● **Data excerpt**:
────────────────────

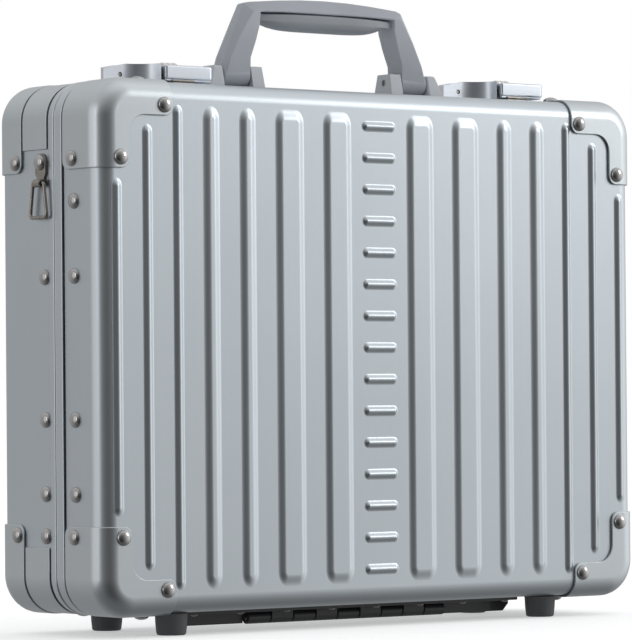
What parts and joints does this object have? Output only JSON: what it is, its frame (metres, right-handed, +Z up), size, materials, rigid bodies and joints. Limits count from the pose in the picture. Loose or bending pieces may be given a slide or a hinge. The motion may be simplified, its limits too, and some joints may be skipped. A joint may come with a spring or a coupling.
{
  "type": "aluminium attache case",
  "caption": "Ribbed aluminium hard-shell attache case on plain feet, with riveted corner protectors, folding carry handle, combination latches, piano hinge and strap rings.",
  "frame": {"origin": "bottom centre of the standing case, on the surface that its four feet stand on", "axes": "+X along the case's width, to the right as one looks at the lid; +Y from the lid's ribbed face to the back shell; +Z up, towards the handle"},
  "size_m": [0.4684, 0.127, 0.4268],
  "materials": {
    "shell_aluminium": "satin anodised",
    "latch_aluminium": "brushed",
    "bright_metal": "polished nickel",
    "dark_steel": "dark nickel",
    "black_hinge": "black semi-gloss",
    "foot_rubber": "matte",
    "handle_plastic": "fine texture",
    "grip_plastic": "satin",
    "lining_cloth": "woven"
  },
  "bodies": {
    "back_case": {"back_shell": "shell_aluminium", "back_frame": "shell_aluminium", "back_corner_bottom_left": "shell_aluminium", "back_corner_bottom_right": "shell_aluminium", "back_corner_top_left": "shell_aluminium", "back_corner_top_right": "shell_aluminium", "wrap_plate_bottom_left": "shell_aluminium", "wrap_plate_bottom_right": "shell_aluminium", "wrap_plate_top_left": "shell_aluminium", "wrap_plate_top_right": "shell_aluminium", "back_foot_left": "foot_rubber", "back_foot_right": "foot_rubber", "hinge_leaf_back": "black_hinge", "hinge_pin": "dark_steel", "handle_bracket_left": "handle_plastic", "handle_bracket_right": "handle_plastic", "latch_body_left": "latch_aluminium", "latch_body_right": "latch_aluminium", "strap_bracket_left": "dark_steel", "strap_bracket_right": "dark_steel", "back_lining": "lining_cloth", "stay_stud_left": "dark_steel", "stay_stud_right": "dark_steel"},
    "lid": {"front_shell": "shell_aluminium", "front_frame": "shell_aluminium", "gasket": "foot_rubber", "front_lining": "lining_cloth", "front_corner_bottom_left": "shell_aluminium", "front_corner_bottom_right": "shell_aluminium", "front_corner_top_left": "shell_aluminium", "front_corner_top_right": "shell_aluminium", "front_foot_left": "foot_rubber", "front_foot_right": "foot_rubber", "hinge_leaf_front": "black_hinge", "latch_keeper_left": "dark_steel", "latch_keeper_right": "dark_steel", "stay_pivot_left": "dark_steel", "stay_pivot_right": "dark_steel"},
    "handle": {"handle_frame": "handle_plastic", "handle_grip": "grip_plastic", "handle_pin_left": "dark_steel", "handle_pin_right": "dark_steel"},
    "latch_left": {"latch_lever_left": "latch_aluminium", "latch_pin_left": "dark_steel", "latch_hasp_left": "dark_steel", "dial_axle_left": "dark_steel"},
    "dial_left_1": {"dial_left_1": "bright_metal"},
    "dial_left_2": {"dial_left_2": "bright_metal"},
    "dial_left_3": {"dial_left_3": "bright_metal"},
    "ring_left": {"strap_ring_left": "dark_steel"},
    "stay_left": {"lid_stay_left": "dark_steel"},
    "latch_right": {"latch_lever_right": "latch_aluminium", "latch_pin_right": "dark_steel", "latch_hasp_right": "dark_steel", "dial_axle_right": "dark_steel"},
    "dial_right_1": {"dial_right_1": "bright_metal"},
    "dial_right_2": {"dial_right_2": "bright_metal"},
    "dial_right_3": {"dial_right_3": "bright_metal"},
    "ring_right": {"strap_ring_right": "dark_steel"},
    "stay_right": {"lid_stay_right": "dark_steel"}
  },
  "joints": [
    {"name": "lid_hinge", "type": "hinge", "parent": "back_case", "child": "lid", "pos_m": [0, -0.0185, 0.0077], "axis": [1, 0, 0], "range_deg": [0, 95]},
    {"name": "handle_fold", "type": "hinge", "parent": "back_case", "child": "handle", "pos_m": [0, 0.0045, 0.373], "axis": [1, 0, 0], "range_deg": [-85, 85]},
    {"name": "latch_lift_left", "type": "hinge", "parent": "back_case", "child": "latch_left", "pos_m": [-0.1722, 0.0145, 0.3691], "axis": [0, -1, 0], "range_deg": [0, 75]},
    {"name": "dial_turn_left_1", "type": "hinge", "parent": "latch_left", "child": "dial_left_1", "pos_m": [-0.1387, -0.004, 0.3728], "axis": [1, 0, 0], "continuous": true},
    {"name": "dial_turn_left_2", "type": "hinge", "parent": "latch_left", "child": "dial_left_2", "pos_m": [-0.1345, -0.004, 0.3728], "axis": [1, 0, 0], "continuous": true},
    {"name": "dial_turn_left_3", "type": "hinge", "parent": "latch_left", "child": "dial_left_3", "pos_m": [-0.1303, -0.004, 0.3728], "axis": [1, 0, 0], "continuous": true},
    {"name": "ring_swing_left", "type": "hinge", "parent": "back_case", "child": "ring_left", "pos_m": [-0.2315, 0.0065, 0.296], "axis": [0, 1, 0], "range_deg": [0, 120]},
    {"name": "stay_turn_left", "type": "hinge", "parent": "lid", "child": "stay_left", "pos_m": [-0.2148, -0.0285, 0.05157], "axis": [1, 0, 0], "range_deg": [-47.5, 0]},
    {"name": "latch_lift_right", "type": "hinge", "parent": "back_case", "child": "latch_right", "pos_m": [0.1168, 0.0145, 0.3691], "axis": [0, -1, 0], "range_deg": [0, 75]},
    {"name": "dial_turn_right_1", "type": "hinge", "parent": "latch_right", "child": "dial_right_1", "pos_m": [0.1503, -0.004, 0.3728], "axis": [1, 0, 0], "continuous": true},
    {"name": "dial_turn_right_2", "type": "hinge", "parent": "latch_right", "child": "dial_right_2", "pos_m": [0.1545, -0.004, 0.3728], "axis": [1, 0, 0], "continuous": true},
    {"name": "dial_turn_right_3", "type": "hinge", "parent": "latch_right", "child": "dial_right_3", "pos_m": [0.1587, -0.004, 0.3728], "axis": [1, 0, 0], "continuous": true},
    {"name": "ring_swing_right", "type": "hinge", "parent": "back_case", "child": "ring_right", "pos_m": [0.2315, 0.0065, 0.296], "axis": [0, -1, 0], "range_deg": [0, 120]},
    {"name": "stay_turn_right", "type": "hinge", "parent": "lid", "child": "stay_right", "pos_m": [0.2148, -0.0285, 0.05157], "axis": [1, 0, 0], "range_deg": [-47.5, 0]}
  ],
  "couplings": [
    {"joint": "stay_turn_left", "follows": "lid_hinge", "ratio": -0.5},
    {"joint": "stay_turn_right", "follows": "lid_hinge", "ratio": -0.5}
  ]
}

────────────────────

● **Problem description**:
Set down the material above again, word for word.

● **Reply**:
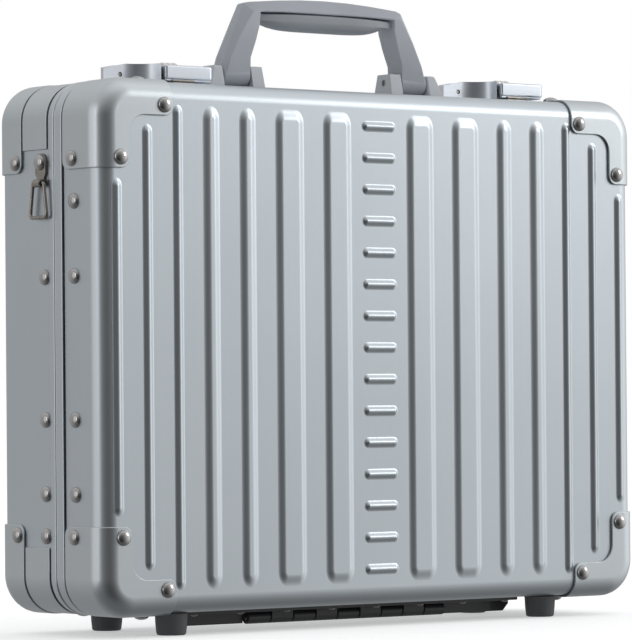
What parts and joints does this object have? Output only JSON: what it is, its frame (metres, right-handed, +Z up), size, materials, rigid bodies and joints. Limits count from the pose in the picture. Loose or bending pieces may be given a slide or a hinge. The motion may be simplified, its limits too, and some joints may be skipped. A joint may come with a spring or a coupling.
{
  "type": "aluminium attache case",
  "caption": "Ribbed aluminium hard-shell attache case on plain feet, with riveted corner protectors, folding carry handle, combination latches, piano hinge and strap rings.",
  "frame": {"origin": "bottom centre of the standing case, on the surface that its four feet stand on", "axes": "+X along the case's width, to the right as one looks at the lid; +Y from the lid's ribbed face to the back shell; +Z up, towards the handle"},
  "size_m": [0.4684, 0.127, 0.4268],
  "materials": {
    "shell_aluminium": "satin anodised",
    "latch_aluminium": "brushed",
    "bright_metal": "polished nickel",
    "dark_steel": "dark nickel",
    "black_hinge": "black semi-gloss",
    "foot_rubber": "matte",
    "handle_plastic": "fine texture",
    "grip_plastic": "satin",
    "lining_cloth": "woven"
  },
  "bodies": {
    "back_case": {"back_shell": "shell_aluminium", "back_frame": "shell_aluminium", "back_corner_bottom_left": "shell_aluminium", "back_corner_bottom_right": "shell_aluminium", "back_corner_top_left": "shell_aluminium", "back_corner_top_right": "shell_aluminium", "wrap_plate_bottom_left": "shell_aluminium", "wrap_plate_bottom_right": "shell_aluminium", "wrap_plate_top_left": "shell_aluminium", "wrap_plate_top_right": "shell_aluminium", "back_foot_left": "foot_rubber", "back_foot_right": "foot_rubber", "hinge_leaf_back": "black_hinge", "hinge_pin": "dark_steel", "handle_bracket_left": "handle_plastic", "handle_bracket_right": "handle_plastic", "latch_body_left": "latch_aluminium", "latch_body_right": "latch_aluminium", "strap_bracket_left": "dark_steel", "strap_bracket_right": "dark_steel", "back_lining": "lining_cloth", "stay_stud_left": "dark_steel", "stay_stud_right": "dark_steel"},
    "lid": {"front_shell": "shell_aluminium", "front_frame": "shell_aluminium", "gasket": "foot_rubber", "front_lining": "lining_cloth", "front_corner_bottom_left": "shell_aluminium", "front_corner_bottom_right": "shell_aluminium", "front_corner_top_left": "shell_aluminium", "front_corner_top_right": "shell_aluminium", "front_foot_left": "foot_rubber", "front_foot_right": "foot_rubber", "hinge_leaf_front": "black_hinge", "latch_keeper_left": "dark_steel", "latch_keeper_right": "dark_steel", "stay_pivot_left": "dark_steel", "stay_pivot_right": "dark_steel"},
    "handle": {"handle_frame": "handle_plastic", "handle_grip": "grip_plastic", "handle_pin_left": "dark_steel", "handle_pin_right": "dark_steel"},
    "latch_left": {"latch_lever_left": "latch_aluminium", "latch_pin_left": "dark_steel", "latch_hasp_left": "dark_steel", "dial_axle_left": "dark_steel"},
    "dial_left_1": {"dial_left_1": "bright_metal"},
    "dial_left_2": {"dial_left_2": "bright_metal"},
    "dial_left_3": {"dial_left_3": "bright_metal"},
    "ring_left": {"strap_ring_left": "dark_steel"},
    "stay_left": {"lid_stay_left": "dark_steel"},
    "latch_right": {"latch_lever_right": "latch_aluminium", "latch_pin_right": "dark_steel", "latch_hasp_right": "dark_steel", "dial_axle_right": "dark_steel"},
    "dial_right_1": {"dial_right_1": "bright_metal"},
    "dial_right_2": {"dial_right_2": "bright_metal"},
    "dial_right_3": {"dial_right_3": "bright_metal"},
    "ring_right": {"strap_ring_right": "dark_steel"},
    "stay_right": {"lid_stay_right": "dark_steel"}
  },
  "joints": [
    {"name": "lid_hinge", "type": "hinge", "parent": "back_case", "child": "lid", "pos_m": [0, -0.0185, 0.0077], "axis": [1, 0, 0], "range_deg": [0, 95]},
    {"name": "handle_fold", "type": "hinge", "parent": "back_case", "child": "handle", "pos_m": [0, 0.0045, 0.373], "axis": [1, 0, 0], "range_deg": [-85, 85]},
    {"name": "latch_lift_left", "type": "hinge", "parent": "back_case", "child": "latch_left", "pos_m": [-0.1722, 0.0145, 0.3691], "axis": [0, -1, 0], "range_deg": [0, 75]},
    {"name": "dial_turn_left_1", "type": "hinge", "parent": "latch_left", "child": "dial_left_1", "pos_m": [-0.1387, -0.004, 0.3728], "axis": [1, 0, 0], "continuous": true},
    {"name": "dial_turn_left_2", "type": "hinge", "parent": "latch_left", "child": "dial_left_2", "pos_m": [-0.1345, -0.004, 0.3728], "axis": [1, 0, 0], "continuous": true},
    {"name": "dial_turn_left_3", "type": "hinge", "parent": "latch_left", "child": "dial_left_3", "pos_m": [-0.1303, -0.004, 0.3728], "axis": [1, 0, 0], "continuous": true},
    {"name": "ring_swing_left", "type": "hinge", "parent": "back_case", "child": "ring_left", "pos_m": [-0.2315, 0.0065, 0.296], "axis": [0, 1, 0], "range_deg": [0, 120]},
    {"name": "stay_turn_left", "type": "hinge", "parent": "lid", "child": "stay_left", "pos_m": [-0.2148, -0.0285, 0.05157], "axis": [1, 0, 0], "range_deg": [-47.5, 0]},
    {"name": "latch_lift_right", "type": "hinge", "parent": "back_case", "child": "latch_right", "pos_m": [0.1168, 0.0145, 0.3691], "axis": [0, -1, 0], "range_deg": [0, 75]},
    {"name": "dial_turn_right_1", "type": "hinge", "parent": "latch_right", "child": "dial_right_1", "pos_m": [0.1503, -0.004, 0.3728], "axis": [1, 0, 0], "continuous": true},
    {"name": "dial_turn_right_2", "type": "hinge", "parent": "latch_right", "child": "dial_right_2", "pos_m": [0.1545, -0.004, 0.3728], "axis": [1, 0, 0], "continuous": true},
    {"name": "dial_turn_right_3", "type": "hinge", "parent": "latch_right", "child": "dial_right_3", "pos_m": [0.1587, -0.004, 0.3728], "axis": [1, 0, 0], "continuous": true},
    {"name": "ring_swing_right", "type": "hinge", "parent": "back_case", "child": "ring_right", "pos_m": [0.2315, 0.0065, 0.296], "axis": [0, -1, 0], "range_deg": [0, 120]},
    {"name": "stay_turn_right", "type": "hinge", "parent": "lid", "child": "stay_right", "pos_m": [0.2148, -0.0285, 0.05157], "axis": [1, 0, 0], "range_deg": [-47.5, 0]}
  ],
  "couplings": [
    {"joint": "stay_turn_left", "follows": "lid_hinge", "ratio": -0.5},
    {"joint": "stay_turn_right", "follows": "lid_hinge", "ratio": -0.5}
  ]
}